More than any other man, elusive Enrico Mattei, 56, influenced the sustaining postwar boom known as the “Italian Miracle.” Boss of the state-owned oil and gas monopoly called E.N.I, (for Ente Nazionale Idrocarburi), he made it a power to reckon with in Italian politics, and was lionized by ordinary Italians for his daring, his nationalism—and his luck. He earned a U.S. Bronze Star as a war-time partisan. Elected to the Chamber of Deputies, he was put in charge of the sputtering state oil monopoly. Unwilling to see this remnant of Fascism dismantled, he disobeyed government orders to liquidate its money-losing properties, instead secretly went on drilling, and in the Po Valley discovered a huge natural-gas field. With fame and profits from the cheaply abundant fuel for boom. Mattei pushed E.N.I. into oil lands in Africa and Asia, laid plans for pipelines in Switzerland and Austria, started refineries behind the Iron Curtain, bankrolled Italy’s ruling Christian Democratic party, and became the most powerful man in Italy.
Last week Mattel’s luck gave out. As he was heading back from a business trip to Sicily, his private E.N.I jet ran into a soupy fog, crashed in flames ten miles south of Milan and killed the three men aboard.

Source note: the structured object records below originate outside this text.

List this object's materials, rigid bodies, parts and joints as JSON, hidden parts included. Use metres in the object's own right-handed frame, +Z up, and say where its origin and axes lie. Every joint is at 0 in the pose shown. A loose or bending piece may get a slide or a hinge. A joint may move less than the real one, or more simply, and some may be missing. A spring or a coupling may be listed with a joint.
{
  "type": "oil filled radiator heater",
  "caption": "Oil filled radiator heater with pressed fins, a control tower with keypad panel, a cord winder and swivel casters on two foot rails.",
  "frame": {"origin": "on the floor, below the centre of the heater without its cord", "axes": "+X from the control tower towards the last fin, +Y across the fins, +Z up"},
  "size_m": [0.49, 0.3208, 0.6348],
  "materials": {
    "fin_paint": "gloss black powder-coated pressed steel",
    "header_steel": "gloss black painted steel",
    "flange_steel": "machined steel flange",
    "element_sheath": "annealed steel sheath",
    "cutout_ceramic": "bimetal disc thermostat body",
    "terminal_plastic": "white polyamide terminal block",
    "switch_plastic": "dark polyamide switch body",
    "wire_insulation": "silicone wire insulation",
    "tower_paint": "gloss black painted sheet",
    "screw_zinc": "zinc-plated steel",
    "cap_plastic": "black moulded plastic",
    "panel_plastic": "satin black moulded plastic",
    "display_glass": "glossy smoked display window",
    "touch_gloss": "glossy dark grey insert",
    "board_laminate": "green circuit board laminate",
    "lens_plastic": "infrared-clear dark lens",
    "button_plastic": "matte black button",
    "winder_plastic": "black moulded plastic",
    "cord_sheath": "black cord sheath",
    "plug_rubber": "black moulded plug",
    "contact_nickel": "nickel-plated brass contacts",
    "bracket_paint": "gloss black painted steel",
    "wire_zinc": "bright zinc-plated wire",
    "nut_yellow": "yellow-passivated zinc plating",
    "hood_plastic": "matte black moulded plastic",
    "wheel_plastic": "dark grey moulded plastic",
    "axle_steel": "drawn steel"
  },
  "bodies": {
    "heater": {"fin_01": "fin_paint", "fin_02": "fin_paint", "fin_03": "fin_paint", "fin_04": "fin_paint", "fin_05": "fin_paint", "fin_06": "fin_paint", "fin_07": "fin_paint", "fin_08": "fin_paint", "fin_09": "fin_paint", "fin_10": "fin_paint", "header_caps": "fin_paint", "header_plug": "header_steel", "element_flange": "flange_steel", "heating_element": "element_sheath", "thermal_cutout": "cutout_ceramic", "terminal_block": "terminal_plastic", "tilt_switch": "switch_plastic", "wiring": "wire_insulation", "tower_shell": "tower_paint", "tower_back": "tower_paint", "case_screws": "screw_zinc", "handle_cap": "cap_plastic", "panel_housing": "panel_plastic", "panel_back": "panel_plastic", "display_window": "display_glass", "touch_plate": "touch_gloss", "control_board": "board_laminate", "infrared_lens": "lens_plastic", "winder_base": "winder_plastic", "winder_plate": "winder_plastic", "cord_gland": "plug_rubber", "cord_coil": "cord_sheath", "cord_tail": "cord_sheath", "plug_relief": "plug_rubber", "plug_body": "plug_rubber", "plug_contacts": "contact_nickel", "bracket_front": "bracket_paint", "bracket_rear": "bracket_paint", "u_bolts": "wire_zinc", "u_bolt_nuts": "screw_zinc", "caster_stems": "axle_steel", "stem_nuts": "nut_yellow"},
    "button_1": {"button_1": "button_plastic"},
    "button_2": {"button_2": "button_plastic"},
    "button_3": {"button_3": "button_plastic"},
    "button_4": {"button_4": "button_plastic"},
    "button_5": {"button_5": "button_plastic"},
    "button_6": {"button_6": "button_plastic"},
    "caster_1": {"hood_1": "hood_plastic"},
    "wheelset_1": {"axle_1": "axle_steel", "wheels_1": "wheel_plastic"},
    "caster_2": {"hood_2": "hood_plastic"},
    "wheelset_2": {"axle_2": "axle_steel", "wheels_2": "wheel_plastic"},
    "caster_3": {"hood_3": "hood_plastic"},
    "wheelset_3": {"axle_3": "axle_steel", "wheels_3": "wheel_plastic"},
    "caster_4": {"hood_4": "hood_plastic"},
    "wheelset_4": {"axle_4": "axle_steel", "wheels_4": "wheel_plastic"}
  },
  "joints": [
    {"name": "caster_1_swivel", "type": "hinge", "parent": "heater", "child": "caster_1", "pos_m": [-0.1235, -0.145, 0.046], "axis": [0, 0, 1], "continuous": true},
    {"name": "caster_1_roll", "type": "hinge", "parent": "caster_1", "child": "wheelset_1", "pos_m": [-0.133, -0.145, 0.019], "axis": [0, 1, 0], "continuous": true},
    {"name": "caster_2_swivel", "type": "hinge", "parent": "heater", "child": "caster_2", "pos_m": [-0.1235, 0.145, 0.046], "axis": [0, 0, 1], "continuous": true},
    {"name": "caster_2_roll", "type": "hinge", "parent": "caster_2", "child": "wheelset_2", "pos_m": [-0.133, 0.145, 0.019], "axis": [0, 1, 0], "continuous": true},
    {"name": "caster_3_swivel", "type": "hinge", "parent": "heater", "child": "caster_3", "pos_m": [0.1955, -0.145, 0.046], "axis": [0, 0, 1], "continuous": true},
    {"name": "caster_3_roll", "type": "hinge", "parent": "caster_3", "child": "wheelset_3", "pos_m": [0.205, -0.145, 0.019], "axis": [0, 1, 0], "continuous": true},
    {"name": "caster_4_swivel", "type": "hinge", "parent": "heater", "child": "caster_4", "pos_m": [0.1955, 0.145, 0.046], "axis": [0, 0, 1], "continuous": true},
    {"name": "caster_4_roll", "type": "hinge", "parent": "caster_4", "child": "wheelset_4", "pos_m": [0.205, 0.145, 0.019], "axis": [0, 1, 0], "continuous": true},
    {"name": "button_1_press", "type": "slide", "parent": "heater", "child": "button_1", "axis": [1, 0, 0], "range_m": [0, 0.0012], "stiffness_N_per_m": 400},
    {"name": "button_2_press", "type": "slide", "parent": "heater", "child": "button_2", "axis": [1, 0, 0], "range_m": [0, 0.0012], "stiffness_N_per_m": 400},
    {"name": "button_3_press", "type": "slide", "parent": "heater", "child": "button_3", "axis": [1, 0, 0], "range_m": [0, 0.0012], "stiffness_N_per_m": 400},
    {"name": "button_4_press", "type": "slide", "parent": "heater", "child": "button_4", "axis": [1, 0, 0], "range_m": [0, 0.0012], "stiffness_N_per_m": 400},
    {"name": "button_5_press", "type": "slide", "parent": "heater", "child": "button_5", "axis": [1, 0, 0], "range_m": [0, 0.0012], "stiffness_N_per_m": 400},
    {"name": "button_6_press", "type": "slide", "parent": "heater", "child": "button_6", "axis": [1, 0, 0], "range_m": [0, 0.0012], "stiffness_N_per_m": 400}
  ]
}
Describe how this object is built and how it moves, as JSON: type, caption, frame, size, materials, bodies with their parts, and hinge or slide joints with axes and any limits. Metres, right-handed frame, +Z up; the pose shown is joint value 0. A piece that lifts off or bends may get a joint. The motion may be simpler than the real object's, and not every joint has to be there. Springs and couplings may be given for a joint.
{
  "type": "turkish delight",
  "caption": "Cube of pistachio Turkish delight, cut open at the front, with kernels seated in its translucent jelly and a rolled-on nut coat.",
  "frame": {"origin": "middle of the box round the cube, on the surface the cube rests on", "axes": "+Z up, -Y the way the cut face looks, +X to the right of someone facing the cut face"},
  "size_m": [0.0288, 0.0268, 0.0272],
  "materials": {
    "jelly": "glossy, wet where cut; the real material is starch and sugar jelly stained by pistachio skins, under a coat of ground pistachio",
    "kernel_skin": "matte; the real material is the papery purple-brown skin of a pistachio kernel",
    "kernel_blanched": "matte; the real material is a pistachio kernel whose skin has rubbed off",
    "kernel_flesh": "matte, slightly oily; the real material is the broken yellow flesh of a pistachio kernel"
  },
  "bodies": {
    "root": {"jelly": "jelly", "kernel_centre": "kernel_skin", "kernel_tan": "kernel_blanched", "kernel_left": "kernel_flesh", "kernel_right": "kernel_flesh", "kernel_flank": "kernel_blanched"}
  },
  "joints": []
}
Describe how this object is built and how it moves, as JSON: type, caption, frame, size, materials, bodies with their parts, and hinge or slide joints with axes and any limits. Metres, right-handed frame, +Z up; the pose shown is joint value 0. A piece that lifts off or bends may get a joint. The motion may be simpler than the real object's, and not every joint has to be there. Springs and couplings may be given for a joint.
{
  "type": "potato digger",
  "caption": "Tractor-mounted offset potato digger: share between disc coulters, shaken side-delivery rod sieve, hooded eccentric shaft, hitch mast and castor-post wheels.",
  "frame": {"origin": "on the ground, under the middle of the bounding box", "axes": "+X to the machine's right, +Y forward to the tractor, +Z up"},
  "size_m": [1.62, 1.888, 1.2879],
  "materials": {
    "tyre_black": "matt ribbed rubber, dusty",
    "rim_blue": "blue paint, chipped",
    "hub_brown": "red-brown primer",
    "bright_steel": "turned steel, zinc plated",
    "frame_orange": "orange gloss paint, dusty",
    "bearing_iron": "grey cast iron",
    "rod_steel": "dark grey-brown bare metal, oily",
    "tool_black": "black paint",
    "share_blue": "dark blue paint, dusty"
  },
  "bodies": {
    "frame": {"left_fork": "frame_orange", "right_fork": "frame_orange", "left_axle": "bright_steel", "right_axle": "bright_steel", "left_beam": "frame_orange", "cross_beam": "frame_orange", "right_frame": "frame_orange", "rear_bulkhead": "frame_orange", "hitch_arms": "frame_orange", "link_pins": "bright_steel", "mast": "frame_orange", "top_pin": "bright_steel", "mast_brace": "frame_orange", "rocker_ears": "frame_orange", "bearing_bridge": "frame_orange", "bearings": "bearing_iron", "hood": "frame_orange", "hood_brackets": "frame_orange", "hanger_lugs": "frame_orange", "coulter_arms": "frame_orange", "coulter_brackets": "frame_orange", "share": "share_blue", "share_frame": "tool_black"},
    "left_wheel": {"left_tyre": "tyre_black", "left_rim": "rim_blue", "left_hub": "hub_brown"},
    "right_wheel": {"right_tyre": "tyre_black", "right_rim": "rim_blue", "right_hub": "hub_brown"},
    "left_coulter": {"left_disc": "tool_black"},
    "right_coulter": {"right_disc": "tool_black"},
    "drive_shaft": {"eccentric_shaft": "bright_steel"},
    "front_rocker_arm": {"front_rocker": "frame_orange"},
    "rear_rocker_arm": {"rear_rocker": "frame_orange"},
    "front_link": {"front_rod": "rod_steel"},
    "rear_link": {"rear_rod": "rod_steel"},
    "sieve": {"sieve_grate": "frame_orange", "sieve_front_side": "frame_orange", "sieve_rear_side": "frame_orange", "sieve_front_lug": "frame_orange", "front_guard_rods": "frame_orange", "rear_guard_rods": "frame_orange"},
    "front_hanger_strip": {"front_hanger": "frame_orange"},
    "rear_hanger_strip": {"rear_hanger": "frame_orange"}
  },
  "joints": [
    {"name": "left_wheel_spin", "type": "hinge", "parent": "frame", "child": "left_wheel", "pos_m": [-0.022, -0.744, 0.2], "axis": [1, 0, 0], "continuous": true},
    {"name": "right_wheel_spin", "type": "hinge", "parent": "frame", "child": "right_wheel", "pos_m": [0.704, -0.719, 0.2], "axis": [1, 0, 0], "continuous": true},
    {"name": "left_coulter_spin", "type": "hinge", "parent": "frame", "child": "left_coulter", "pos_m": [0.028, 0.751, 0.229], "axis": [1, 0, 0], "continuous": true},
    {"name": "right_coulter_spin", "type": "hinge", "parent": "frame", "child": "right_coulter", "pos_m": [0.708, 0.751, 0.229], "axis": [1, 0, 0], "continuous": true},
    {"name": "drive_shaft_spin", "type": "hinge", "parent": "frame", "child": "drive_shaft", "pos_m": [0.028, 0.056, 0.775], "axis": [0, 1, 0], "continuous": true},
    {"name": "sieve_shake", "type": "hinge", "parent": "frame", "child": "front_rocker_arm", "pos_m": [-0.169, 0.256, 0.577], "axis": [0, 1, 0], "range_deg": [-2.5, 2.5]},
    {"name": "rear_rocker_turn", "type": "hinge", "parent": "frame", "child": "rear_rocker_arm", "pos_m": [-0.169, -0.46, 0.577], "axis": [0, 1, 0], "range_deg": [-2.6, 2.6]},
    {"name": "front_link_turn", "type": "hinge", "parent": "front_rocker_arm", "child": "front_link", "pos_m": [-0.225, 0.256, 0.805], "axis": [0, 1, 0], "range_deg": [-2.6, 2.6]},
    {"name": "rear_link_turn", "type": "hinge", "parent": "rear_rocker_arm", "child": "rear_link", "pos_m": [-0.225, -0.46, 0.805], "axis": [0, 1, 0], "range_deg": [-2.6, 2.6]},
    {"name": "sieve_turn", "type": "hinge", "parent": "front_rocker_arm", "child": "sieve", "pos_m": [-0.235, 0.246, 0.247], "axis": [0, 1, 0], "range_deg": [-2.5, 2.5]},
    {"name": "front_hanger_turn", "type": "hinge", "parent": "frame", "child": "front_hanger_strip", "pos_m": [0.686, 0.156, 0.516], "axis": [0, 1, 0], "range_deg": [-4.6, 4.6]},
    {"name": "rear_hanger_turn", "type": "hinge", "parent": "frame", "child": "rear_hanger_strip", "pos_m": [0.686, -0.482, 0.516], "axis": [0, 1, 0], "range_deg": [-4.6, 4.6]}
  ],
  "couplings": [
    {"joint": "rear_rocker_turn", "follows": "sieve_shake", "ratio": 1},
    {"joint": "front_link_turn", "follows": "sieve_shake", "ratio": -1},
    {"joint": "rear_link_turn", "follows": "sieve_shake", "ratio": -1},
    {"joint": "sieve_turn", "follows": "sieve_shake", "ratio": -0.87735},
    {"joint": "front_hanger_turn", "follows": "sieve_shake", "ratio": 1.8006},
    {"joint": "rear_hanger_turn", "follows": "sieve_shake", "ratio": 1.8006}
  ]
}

Cracking Oil. Autocratic by temperament, Mattei had no hesitation about making powerful enemies. He took on giant international oil companies, first in Italy, then abroad. He cracked their traditional 50-50 profits split with the oil-rich Middle East countries; by taking only 25%, he won concessions to drill in Iran, India, Egypt, Tunisia, Morocco, Somalia and the Sudan. Italy’s business leaders fumed as Mattei, building an empire worth $2 billion, poached on more and more preserves of free enterprise. E.N.I. now owns motels, cafes, a newspaper (Milan’s Il Giorno), an atom power plant and factories producing synthetic rubber, cement, plastics, fertilizers.
Most of all, Western leaders feared Matters cozying up to the Communists. In a deal that made E.N.I. the biggest Western buyer of Communist oil, Mattei contracted to buy 12 million tons of Russian crude from 1961 to 1965. To critics who charged that he was helping the Reds and making Italy dependent on a capricious flow from Russia. Mattei protested that he was determined to buy from the cheapest sources.
Lowering Prices. A xenophobic man with few intimates, Mattei believed that the great foreign oil companies were determined to keep Italy from developing sources of her own so that they could charge higher prices. “The policy I am following,” he boasted, “has permitted me not only to free my country from the grip of the cartel, but to benefit from prices lower than those which our neighbors pay.”
Power—for himself and Italy—might have been his goal, but not immense wealth. A policeman’s son, he made himself independently well-to-do in his 30s as a chemical manufacturer. He lived simply with his wife in a Rome hotel, drew expenses for his needs, donated his $30,400 salary to an orphanage. Without his intense one-man rule, E.N.I., which claims to be profitable but operates under a load of heavy debts, may well be in for difficult times.